Repeat exactly what appears from the opening line of the listing to the line with "SWITCH_BODY_WALL = 0.0015", inclusive.

## Data provided
☆ ☆ ☆ ☆ ☆
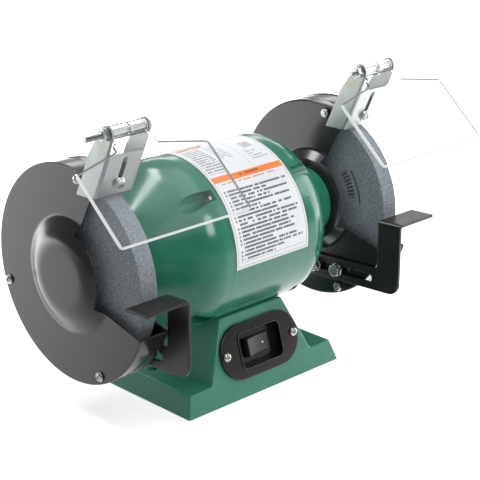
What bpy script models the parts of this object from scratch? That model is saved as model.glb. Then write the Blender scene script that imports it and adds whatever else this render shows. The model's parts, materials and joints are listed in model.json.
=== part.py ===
"""Bench grinder for 150 mm wheels, with guards, eye shields and tool rests.

Units are metres and +Z is up. The spindle runs along X, the switch faces -Y,
and the origin is the centre of the base's underside. Each piece on the +X end
is modelled once and mirrored to the -X end, except the shields' hinge bolts
and nuts, which are fitted the same way round on both ends.
"""
import math

import bmesh
import bpy
from mathutils import Matrix, Vector

# ---- Driving dimensions ----
GAP = 0.0003                                # between pieces that touch
RUNNING_GAP = 0.0004                        # between stator and rotor
LARGE, MEDIUM, SMALL = 36, 20, 12           # facets round a turned piece
PARALLEL_REACH = 0.2                        # longer than any through cut

BASE_LENGTH = 0.1716
BASE_WIDTH = 0.1301
BASE_SLOPE = math.radians(16.4)             # front and back lean in by this
BASE_WALL = 0.0035
BASE_EDGE = 0.0010
FLANGE_HEIGHT = 0.0177
FLANGE_END_INSET = 0.0053
PEDESTAL_FOOT_LENGTH = 0.1130
PEDESTAL_TOP_LENGTH = 0.0700
SADDLE_DEPTH = 0.0144
COVER_THICKNESS = 0.0015
COVER_RIM = 0.0025
MOUNT_HOLE_SPACING = 0.1348
MOUNT_HOLE_RADIUS = 0.0045
MOUNT_BOSS_RADIUS = 0.0085

GLAND_X = 0.030
GLAND_HEIGHT = 0.030
GLAND_BORE = 0.0038
GLAND_NECK = 0.0070
GLAND_HEAD = 0.0095

SWITCH_HEIGHT = 0.0361
SWITCH_PLATE_LENGTH = 0.0870
SWITCH_PLATE_WIDTH = 0.0457
SWITCH_PLATE_THICKNESS = 0.0025
SWITCH_WELL_LENGTH = 0.0450
SWITCH_WELL_WIDTH = 0.0290
SWITCH_WELL_DEPTH = 0.0070                  # from the plate's face to the floor
SWITCH_WELL_WALL = 0.0015
SWITCH_SCREW_SPACING = 0.0754
ROCKER_LENGTH = 0.0260
ROCKER_WIDTH = 0.0152
ROCKER_HEIGHT = 0.0084                      # from the pivot to its raised ends
ROCKER_PIVOT_DEPTH = 0.0048                 # pivot below the well's floor
ROCKER_END_CLEARANCE = 0.0014
ROCKER_TILT = math.radians(8)
SWITCH_BODY_DEPTH = 0.0140
SWITCH_BODY_WALL = 0.0015

SPINDLE_HEIGHT = 0.1213
MOTOR_RADIUS = 0.0702
BARREL_HALF = 0.0415
BARREL_WALL = 0.0030
BELL_STRAIGHT = 0.0062                      # cylindrical skirt before the curve
BELL_LENGTH = 0.0535
BELL_END_RADIUS = 0.0445
BELL_WALL = 0.0040
BELL_CURVE_STEPS = 6
HUB_RADIUS = 0.0380
HUB_LENGTH = 0.0164
HUB_BORE = 0.0100

BOLT_CIRCLE = 0.0630
BOLT_ANGLES = (46.5, 133.5, 226.5, 313.5)
BOLT_SHANK = 0.0025
POCKET_RADIUS = 0.0070
POCKET_CIRCLE = 0.0650
POCKET_SKIRT = 0.0022                       # from the bell's rim to the seat
PAD_WALL = 0.0030

STATOR_HALF = 0.025
STATOR_BORE = 0.0360
WINDING_INNER = 0.0400
WINDING_OUTER = 0.0540
WINDING_LENGTH = 0.0175
CAGE_OUTER, CAGE_INNER = 0.0330, 0.0240
CAGE_LENGTH = 0.005
CORE_SHAFT_RADIUS = 0.0100
BEARING_OUTER = 0.0175
BEARING_BORE = 0.0075
BEARING_WIDTH = 0.0107
BEARING_SEAT = 0.0880                       # inner face of each bearing pocket
ARBOR_RADIUS = 0.00635

CAPACITOR_RADIUS = 0.015
CAPACITOR_LENGTH = 0.055
CAPACITOR_Y = 0.024

LABEL_LENGTH = 0.0795
LABEL_START = math.radians(-5)              # from the front, upwards
LABEL_ARC = math.radians(105)
LABEL_THICKNESS = 0.0003

WHEEL_RADIUS = 0.0762
WHEEL_WIDTH = 0.0160
WHEEL_X = 0.1338                            # middle of the right wheel
WHEEL_CHAMFER = 0.0008
CLAMP_RADIUS = 0.0260
INNER_CLAMP_DISC = 0.0050
OUTER_CLAMP_DISC = 0.0042
CLAMP_HUB_RADIUS = 0.0110
SHOULDER_X = 0.1160                         # where the spindle steps to the arbor
ARBOR_NUT_FLATS = 0.0190
ARBOR_NUT_HEIGHT = 0.0080
ARBOR_END = 0.1552

GUARD_RADIUS = 0.0864
GUARD_SHEET = 0.0013
GUARD_X = 0.1197                            # motor side of the inner plate
GUARD_DEPTH = 0.0285
COVER_OVERHANG = 0.0006
DOME_BASE = 0.0440
DOME_TOP = 0.0360
INNER_DOME = 0.0077
OUTER_DOME = 0.0090
SPINDLE_CLEARANCE_RADIUS = 0.0140
NOTCH_CORNER = Vector((-0.0133, 0.0371))    # Y and Z from the spindle
NOTCH_LEAN = math.radians(27.6)             # upper edge leans forward
NOTCH_RADIUS = 0.0380
NOTCH_START = math.radians(116.4)
NOTCH_END = math.radians(207.3)
NOTCH_LIP_SLOPE = math.radians(14.5)
BAND_END = math.radians(117)
BAND_START = math.radians(200.3)
GUARD_SCREW_CIRCLE = 0.0806
GUARD_SCREW_ANGLES = (-18.0, -115.0, 100.5)
GUARD_SCREW_SHANK = 0.0020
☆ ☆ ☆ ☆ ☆
## Solution
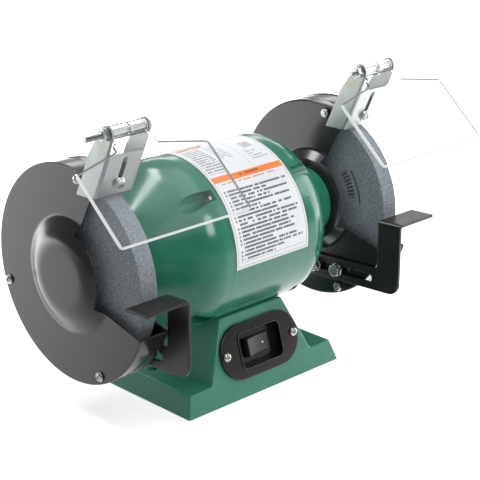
What bpy script models the parts of this object from scratch? That model is saved as model.glb. Then write the Blender scene script that imports it and adds whatever else this render shows. The model's parts, materials and joints are listed in model.json.
=== part.py ===
"""Bench grinder for 150 mm wheels, with guards, eye shields and tool rests.

Units are metres and +Z is up. The spindle runs along X, the switch faces -Y,
and the origin is the centre of the base's underside. Each piece on the +X end
is modelled once and mirrored to the -X end, except the shields' hinge bolts
and nuts, which are fitted the same way round on both ends.
"""
import math

import bmesh
import bpy
from mathutils import Matrix, Vector

# ---- Driving dimensions ----
GAP = 0.0003                                # between pieces that touch
RUNNING_GAP = 0.0004                        # between stator and rotor
LARGE, MEDIUM, SMALL = 36, 20, 12           # facets round a turned piece
PARALLEL_REACH = 0.2                        # longer than any through cut

BASE_LENGTH = 0.1716
BASE_WIDTH = 0.1301
BASE_SLOPE = math.radians(16.4)             # front and back lean in by this
BASE_WALL = 0.0035
BASE_EDGE = 0.0010
FLANGE_HEIGHT = 0.0177
FLANGE_END_INSET = 0.0053
PEDESTAL_FOOT_LENGTH = 0.1130
PEDESTAL_TOP_LENGTH = 0.0700
SADDLE_DEPTH = 0.0144
COVER_THICKNESS = 0.0015
COVER_RIM = 0.0025
MOUNT_HOLE_SPACING = 0.1348
MOUNT_HOLE_RADIUS = 0.0045
MOUNT_BOSS_RADIUS = 0.0085

GLAND_X = 0.030
GLAND_HEIGHT = 0.030
GLAND_BORE = 0.0038
GLAND_NECK = 0.0070
GLAND_HEAD = 0.0095

SWITCH_HEIGHT = 0.0361
SWITCH_PLATE_LENGTH = 0.0870
SWITCH_PLATE_WIDTH = 0.0457
SWITCH_PLATE_THICKNESS = 0.0025
SWITCH_WELL_LENGTH = 0.0450
SWITCH_WELL_WIDTH = 0.0290
SWITCH_WELL_DEPTH = 0.0070                  # from the plate's face to the floor
SWITCH_WELL_WALL = 0.0015
SWITCH_SCREW_SPACING = 0.0754
ROCKER_LENGTH = 0.0260
ROCKER_WIDTH = 0.0152
ROCKER_HEIGHT = 0.0084                      # from the pivot to its raised ends
ROCKER_PIVOT_DEPTH = 0.0048                 # pivot below the well's floor
ROCKER_END_CLEARANCE = 0.0014
ROCKER_TILT = math.radians(8)
SWITCH_BODY_DEPTH = 0.0140
SWITCH_BODY_WALL = 0.0015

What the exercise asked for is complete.